**The exercise**
Write out the listing beneath this instruction in its entirety, exactly as it reads.

**Stored data**
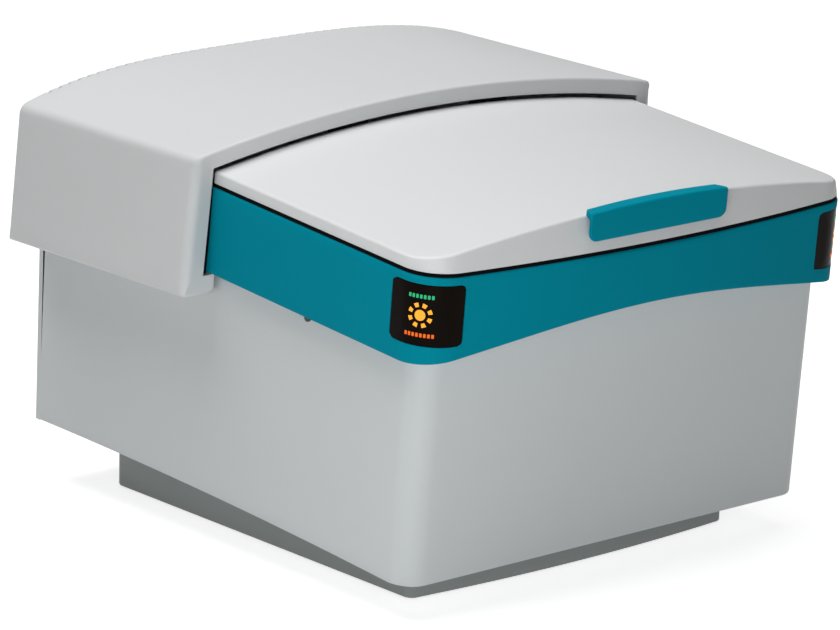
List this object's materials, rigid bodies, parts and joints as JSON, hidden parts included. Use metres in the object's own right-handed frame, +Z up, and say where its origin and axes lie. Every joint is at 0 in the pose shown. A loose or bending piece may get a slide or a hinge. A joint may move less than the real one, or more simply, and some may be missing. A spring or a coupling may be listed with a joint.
{
  "type": "x-ray fluorescence spectrometer",
  "caption": "Benchtop x-ray fluorescence spectrometer with a hinged sample lid, a turning sample tray, a tube, a detector and a filter wheel inside.",
  "frame": {"origin": "bottom centre of the whole object, on the plane its feet rest on", "axes": "+Z up, -Y towards the user and the front of the lid, +X to the user's right"},
  "size_m": [0.6032, 0.6617, 0.4302],
  "materials": {
    "hood_grey": "satin moulded plastic",
    "body_grey": "satin paint",
    "lid_grey": "satin moulded plastic",
    "collar_teal": "satin paint",
    "base_grey": "fine textured paint",
    "black_rubber": "matt",
    "window_black": "gloss",
    "lamp": "clear",
    "board_green": "circuit board",
    "steel": "zinc plated",
    "shield_steel": "satin paint",
    "aluminium": "machined",
    "black_plastic": "matt",
    "white_plastic": "matt",
    "brass": "machined"
  },
  "bodies": {
    "housing": {"plinth_base": "base_grey", "rubber_feet": "black_rubber", "chassis_floor": "steel", "chassis_frame": "aluminium", "hinge_beam": "aluminium", "body_shell": "body_grey", "housing_screws": "steel", "top_deck": "shield_steel", "collar_band": "collar_teal", "lid_seal": "black_rubber", "status_window_left": "window_black", "status_window_right": "window_black", "indicator_boards": "board_green", "indicator_lamps": "lamp", "hinge_pins": "steel", "hinge_brackets": "steel", "rear_hood": "hood_grey", "hood_brackets": "steel", "tray_bearing": "brass", "tray_motor": "black_plastic", "motor_mount": "aluminium", "measuring_chamber": "aluminium", "shutter_solenoid": "steel", "shutter_bracket": "aluminium", "filter_motor": "steel", "optics_bracket": "aluminium", "xray_tube": "brass", "detector": "aluminium", "high_voltage_generator": "black_plastic", "power_supply": "aluminium", "control_board": "board_green", "board_standoffs": "brass", "interlock_switch": "black_plastic", "rear_panel": "body_grey", "fan_frames": "black_plastic", "fan_guards": "steel", "mains_inlet": "black_plastic", "rocker_frame": "black_plastic", "network_socket": "steel", "usb_sockets": "steel", "gas_fitting": "brass"},
    "lid": {"lid_shell": "lid_grey", "lid_liner": "shield_steel", "pull_handle": "collar_teal", "handle_screws": "steel", "hinge_leaves": "steel"},
    "tray": {"sample_tray": "aluminium", "tray_inserts": "white_plastic", "tray_gear": "white_plastic", "tray_knob": "black_plastic"},
    "cup": {"sample_cup": "white_plastic"},
    "pinion": {"drive_pinion": "brass"},
    "filter": {"filter_wheel": "aluminium", "filter_discs": "brass"},
    "shutter": {"beam_shutter": "steel"},
    "fan_left": {"fan_rotor_left": "black_plastic"},
    "fan_right": {"fan_rotor_right": "black_plastic"},
    "rocker": {"power_rocker": "black_plastic"},
    "fuse": {"fuse_drawer": "black_plastic"},
    "plunger": {"interlock_plunger": "white_plastic"}
  },
  "joints": [
    {"name": "lid_hinge", "type": "hinge", "parent": "housing", "child": "lid", "pos_m": [0, 0.01297, 0.417], "axis": [-1, 0, 0], "range_deg": [0, 70]},
    {"name": "tray_spin", "type": "hinge", "parent": "housing", "child": "tray", "pos_m": [0, -0.13442, 0.32012], "axis": [0, -0.0837, 0.9965], "continuous": true},
    {"name": "pinion_spin", "type": "hinge", "parent": "housing", "child": "pinion", "pos_m": [-0.06014, -0.15246, 0.27344], "axis": [0, -0.0837, 0.9965], "continuous": true},
    {"name": "cup_lift", "type": "slide", "parent": "tray", "child": "cup", "axis": [0, -0.0837, 0.9965], "range_m": [0, 0.016]},
    {"name": "filter_spin", "type": "hinge", "parent": "housing", "child": "filter", "pos_m": [-0.04384, 0.01089, 0.27478], "axis": [-0.7071, 0.0592, -0.7046], "continuous": true},
    {"name": "shutter_slide", "type": "slide", "parent": "housing", "child": "shutter", "axis": [0, 0.9965, 0.0837], "range_m": [0, 0.024], "stiffness_N_per_m": 150, "springref_m": -0.004},
    {"name": "fan_spin_left", "type": "hinge", "parent": "housing", "child": "fan_left", "pos_m": [-0.07, 0.29606, 0.17475], "axis": [0, 0.9992, 0.0401], "continuous": true},
    {"name": "fan_spin_right", "type": "hinge", "parent": "housing", "child": "fan_right", "pos_m": [-0.17, 0.29606, 0.17475], "axis": [0, 0.9992, 0.0401], "continuous": true},
    {"name": "power_rocker_tilt", "type": "hinge", "parent": "housing", "child": "rocker", "pos_m": [0.19, 0.30959, 0.14927], "axis": [1, 0, 0], "range_deg": [0, 18]},
    {"name": "fuse_slide", "type": "slide", "parent": "housing", "child": "fuse", "axis": [0, 0.9992, 0.0401], "range_m": [0, 0.02]},
    {"name": "plunger_press", "type": "slide", "parent": "housing", "child": "plunger", "axis": [0, -0.0837, 0.9965], "range_m": [-0.003, 0], "stiffness_N_per_m": 300, "springref_m": 0.002}
  ],
  "couplings": [
    {"joint": "pinion_spin", "follows": "tray_spin", "ratio": -3}
  ]
}
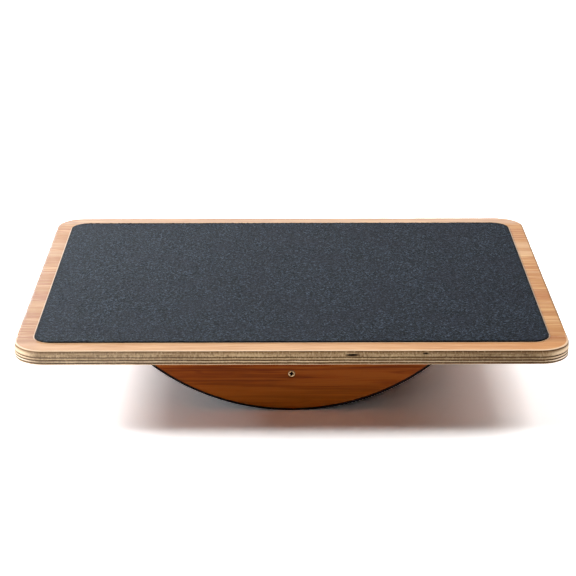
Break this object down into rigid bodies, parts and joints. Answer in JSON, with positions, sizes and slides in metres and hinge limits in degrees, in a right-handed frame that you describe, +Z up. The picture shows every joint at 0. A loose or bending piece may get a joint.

**Response to this task**
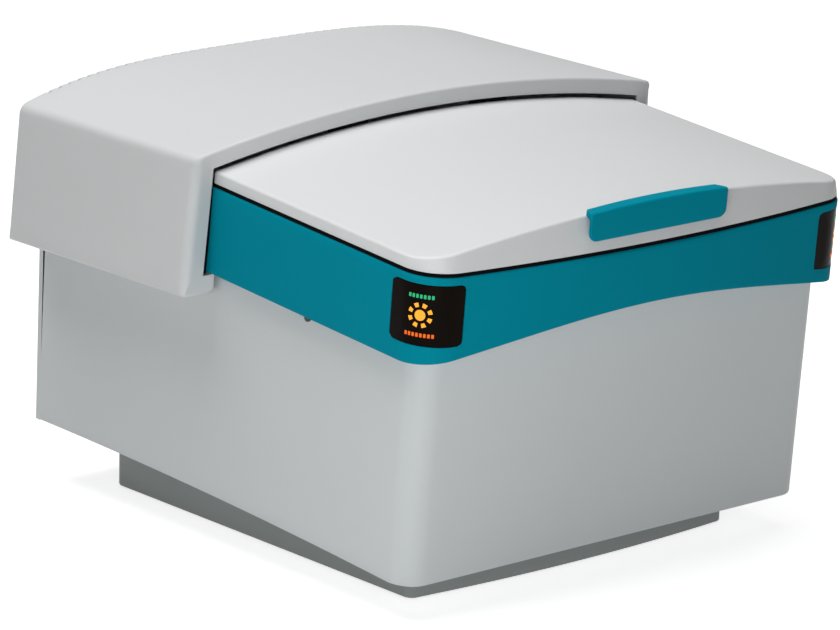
List this object's materials, rigid bodies, parts and joints as JSON, hidden parts included. Use metres in the object's own right-handed frame, +Z up, and say where its origin and axes lie. Every joint is at 0 in the pose shown. A loose or bending piece may get a slide or a hinge. A joint may move less than the real one, or more simply, and some may be missing. A spring or a coupling may be listed with a joint.
{
  "type": "x-ray fluorescence spectrometer",
  "caption": "Benchtop x-ray fluorescence spectrometer with a hinged sample lid, a turning sample tray, a tube, a detector and a filter wheel inside.",
  "frame": {"origin": "bottom centre of the whole object, on the plane its feet rest on", "axes": "+Z up, -Y towards the user and the front of the lid, +X to the user's right"},
  "size_m": [0.6032, 0.6617, 0.4302],
  "materials": {
    "hood_grey": "satin moulded plastic",
    "body_grey": "satin paint",
    "lid_grey": "satin moulded plastic",
    "collar_teal": "satin paint",
    "base_grey": "fine textured paint",
    "black_rubber": "matt",
    "window_black": "gloss",
    "lamp": "clear",
    "board_green": "circuit board",
    "steel": "zinc plated",
    "shield_steel": "satin paint",
    "aluminium": "machined",
    "black_plastic": "matt",
    "white_plastic": "matt",
    "brass": "machined"
  },
  "bodies": {
    "housing": {"plinth_base": "base_grey", "rubber_feet": "black_rubber", "chassis_floor": "steel", "chassis_frame": "aluminium", "hinge_beam": "aluminium", "body_shell": "body_grey", "housing_screws": "steel", "top_deck": "shield_steel", "collar_band": "collar_teal", "lid_seal": "black_rubber", "status_window_left": "window_black", "status_window_right": "window_black", "indicator_boards": "board_green", "indicator_lamps": "lamp", "hinge_pins": "steel", "hinge_brackets": "steel", "rear_hood": "hood_grey", "hood_brackets": "steel", "tray_bearing": "brass", "tray_motor": "black_plastic", "motor_mount": "aluminium", "measuring_chamber": "aluminium", "shutter_solenoid": "steel", "shutter_bracket": "aluminium", "filter_motor": "steel", "optics_bracket": "aluminium", "xray_tube": "brass", "detector": "aluminium", "high_voltage_generator": "black_plastic", "power_supply": "aluminium", "control_board": "board_green", "board_standoffs": "brass", "interlock_switch": "black_plastic", "rear_panel": "body_grey", "fan_frames": "black_plastic", "fan_guards": "steel", "mains_inlet": "black_plastic", "rocker_frame": "black_plastic", "network_socket": "steel", "usb_sockets": "steel", "gas_fitting": "brass"},
    "lid": {"lid_shell": "lid_grey", "lid_liner": "shield_steel", "pull_handle": "collar_teal", "handle_screws": "steel", "hinge_leaves": "steel"},
    "tray": {"sample_tray": "aluminium", "tray_inserts": "white_plastic", "tray_gear": "white_plastic", "tray_knob": "black_plastic"},
    "cup": {"sample_cup": "white_plastic"},
    "pinion": {"drive_pinion": "brass"},
    "filter": {"filter_wheel": "aluminium", "filter_discs": "brass"},
    "shutter": {"beam_shutter": "steel"},
    "fan_left": {"fan_rotor_left": "black_plastic"},
    "fan_right": {"fan_rotor_right": "black_plastic"},
    "rocker": {"power_rocker": "black_plastic"},
    "fuse": {"fuse_drawer": "black_plastic"},
    "plunger": {"interlock_plunger": "white_plastic"}
  },
  "joints": [
    {"name": "lid_hinge", "type": "hinge", "parent": "housing", "child": "lid", "pos_m": [0, 0.01297, 0.417], "axis": [-1, 0, 0], "range_deg": [0, 70]},
    {"name": "tray_spin", "type": "hinge", "parent": "housing", "child": "tray", "pos_m": [0, -0.13442, 0.32012], "axis": [0, -0.0837, 0.9965], "continuous": true},
    {"name": "pinion_spin", "type": "hinge", "parent": "housing", "child": "pinion", "pos_m": [-0.06014, -0.15246, 0.27344], "axis": [0, -0.0837, 0.9965], "continuous": true},
    {"name": "cup_lift", "type": "slide", "parent": "tray", "child": "cup", "axis": [0, -0.0837, 0.9965], "range_m": [0, 0.016]},
    {"name": "filter_spin", "type": "hinge", "parent": "housing", "child": "filter", "pos_m": [-0.04384, 0.01089, 0.27478], "axis": [-0.7071, 0.0592, -0.7046], "continuous": true},
    {"name": "shutter_slide", "type": "slide", "parent": "housing", "child": "shutter", "axis": [0, 0.9965, 0.0837], "range_m": [0, 0.024], "stiffness_N_per_m": 150, "springref_m": -0.004},
    {"name": "fan_spin_left", "type": "hinge", "parent": "housing", "child": "fan_left", "pos_m": [-0.07, 0.29606, 0.17475], "axis": [0, 0.9992, 0.0401], "continuous": true},
    {"name": "fan_spin_right", "type": "hinge", "parent": "housing", "child": "fan_right", "pos_m": [-0.17, 0.29606, 0.17475], "axis": [0, 0.9992, 0.0401], "continuous": true},
    {"name": "power_rocker_tilt", "type": "hinge", "parent": "housing", "child": "rocker", "pos_m": [0.19, 0.30959, 0.14927], "axis": [1, 0, 0], "range_deg": [0, 18]},
    {"name": "fuse_slide", "type": "slide", "parent": "housing", "child": "fuse", "axis": [0, 0.9992, 0.0401], "range_m": [0, 0.02]},
    {"name": "plunger_press", "type": "slide", "parent": "housing", "child": "plunger", "axis": [0, -0.0837, 0.9965], "range_m": [-0.003, 0], "stiffness_N_per_m": 300, "springref_m": 0.002}
  ],
  "couplings": [
    {"joint": "pinion_spin", "follows": "tray_spin", "ratio": -3}
  ]
}
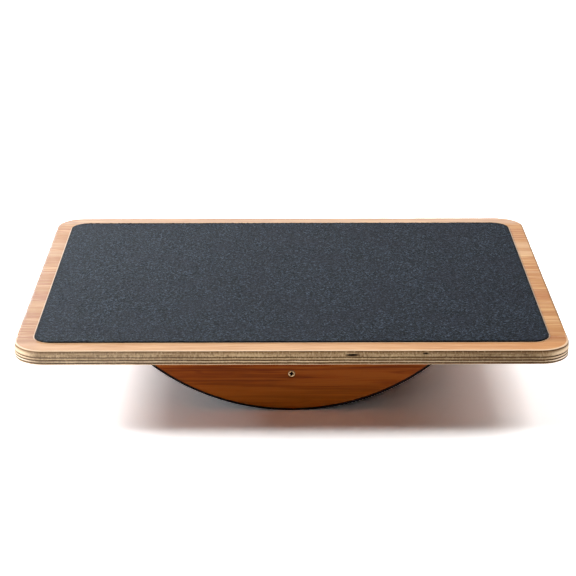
Break this object down into rigid bodies, parts and joints. Answer in JSON, with positions, sizes and slides in metres and hinge limits in degrees, in a right-handed frame that you describe, +Z up. The picture shows every joint at 0. A loose or bending piece may get a joint.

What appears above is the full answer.